Posted: Oct. 22, 2014 10:21 pm Updated: May. 13, 2015 6:18 pm
By EDWARD HUSAR
Herald-Whig Staff Writer
The $89 million bond issue appearing on the Nov. 4 election ballot dominated the discussion at Wednesday night's Quincy School Board meeting.
George Crickard, chairman of the Committee for Building Quincy's Schools, provided an update on the committee's efforts to share information with the community about the referendum. Committee members have made dozens of presentations to local groups and organizations and have also been mounting a door-to-door campaign.
Crickard reported that a site near South Park -- and not far from Quincy Notre Dame
High School -- that was being looked at as a possible location for a K-5 elementary school in the southwest part of Quincy has been removed from consideration. Crickard said the school district's administrative team decided to step back from considering that location after QND officials expressed a desire to keep that site available for their own possible future use.

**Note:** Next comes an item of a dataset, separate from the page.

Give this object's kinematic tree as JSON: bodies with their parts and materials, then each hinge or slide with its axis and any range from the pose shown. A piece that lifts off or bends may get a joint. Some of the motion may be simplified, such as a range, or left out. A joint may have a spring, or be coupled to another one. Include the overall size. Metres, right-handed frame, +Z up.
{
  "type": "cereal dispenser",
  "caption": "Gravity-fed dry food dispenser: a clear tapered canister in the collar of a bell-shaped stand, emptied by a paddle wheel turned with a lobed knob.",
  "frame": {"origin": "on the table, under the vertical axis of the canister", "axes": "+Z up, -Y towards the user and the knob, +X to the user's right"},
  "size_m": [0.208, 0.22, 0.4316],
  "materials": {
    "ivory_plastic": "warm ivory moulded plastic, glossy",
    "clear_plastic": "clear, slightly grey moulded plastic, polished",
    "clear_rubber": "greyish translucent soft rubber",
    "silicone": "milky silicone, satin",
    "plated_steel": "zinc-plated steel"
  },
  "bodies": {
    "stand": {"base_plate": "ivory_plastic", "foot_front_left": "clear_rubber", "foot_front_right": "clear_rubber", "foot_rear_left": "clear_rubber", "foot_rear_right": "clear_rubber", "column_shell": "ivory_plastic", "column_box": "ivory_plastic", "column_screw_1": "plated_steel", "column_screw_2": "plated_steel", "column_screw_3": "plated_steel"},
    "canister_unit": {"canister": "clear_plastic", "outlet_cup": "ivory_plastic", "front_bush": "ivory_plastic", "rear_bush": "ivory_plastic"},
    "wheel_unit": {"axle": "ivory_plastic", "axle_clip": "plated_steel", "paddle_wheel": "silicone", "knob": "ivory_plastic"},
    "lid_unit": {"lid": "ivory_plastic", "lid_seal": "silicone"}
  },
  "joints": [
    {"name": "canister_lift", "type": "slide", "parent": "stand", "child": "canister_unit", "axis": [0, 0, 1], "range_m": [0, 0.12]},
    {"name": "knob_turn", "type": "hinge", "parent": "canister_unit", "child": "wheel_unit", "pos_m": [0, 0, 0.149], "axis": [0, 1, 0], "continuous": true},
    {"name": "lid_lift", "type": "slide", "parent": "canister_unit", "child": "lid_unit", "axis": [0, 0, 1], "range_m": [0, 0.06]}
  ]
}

"I think we should respect those wishes," Crickard said.
Several School Board members agreed, saying the public schools should work hand-in-hand with the parochial schools whenever possible.
"I want to do what's best for the community as a whole," board member Scott Stone said.

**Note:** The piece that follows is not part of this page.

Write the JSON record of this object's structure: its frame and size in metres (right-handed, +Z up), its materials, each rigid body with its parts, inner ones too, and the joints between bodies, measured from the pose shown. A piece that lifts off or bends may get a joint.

"We've been working together (with the Catholic schools) for years. We want to continue to do that," board member Jeff Mays said.
One action taken by the board involved passing a resolution outlining how the district would use the operational savings and proceeds from the sale of unneeded property if voters approve the bond issue. The resolution says the board would use those savings and proceeds to help pay for future maintenance and "life-safety" work at several existing schools not directly benefiting from the bond issue.
If voters approve the bond issue, the district would sell $89 million in bonds to build five new elementary schools serving grades K-5 along with an addition and extra classrooms at Quincy High School -- all without having to increase the district's current tax levy. If voters defeat the bond issue, the district would be forced to carry out an estimated $66 million in "life-safety" improvements to existing schools over the next 20 years.
If the issue passes, the district could avoid spending about $50 million of that proposed life-safety work. That would leave about $16 million in life-safety repairs still needed at several buildings remaining in use, including Quincy High School, Quincy Junior High, the Early Childhood and Family Center and portions of Baldwin Intermediate School.
Stone said the Quincy Area Chamber of Commerce sent the district a letter asking for details on how the $16 million in remaining life-safety repairs would be financed, since it's not part of the $89 million bond issue.
The resolution expresses the board's intent not to sell any additional bonds to pay for the $16 million worth of work. The district instead would tap into revenue from the district's 5-cent fire prevention tax levy, which generates between $400,000 and $500,000 a year for life-safety purposes. In addition, some of the life-safety costs would be offset by the operational savings from closing several buildings along with the revenue from selling any buildings no longer needed.
"This is to clarify our position should the referendum pass," Stone said.
Board member Sheldon Bailey supported the resolution. "I'm very much in favor of it because it does lay out without question what we intend to do with those savings," he said.
Mays said "there are no savings" if the bond issue gets defeated, because the district would "just keep plowing more into the same buildings."
Board President Stephanie Erwin also spoke in support of the resolution, but she noted that "we cannot bind future boards" to the intentions spelled out in the document.
Melvin "Bud" Niekamp cast the only vote against the resolution. He has opposed the tax issue from the beginning, saying he believes Quincy doesn't need so many new schools.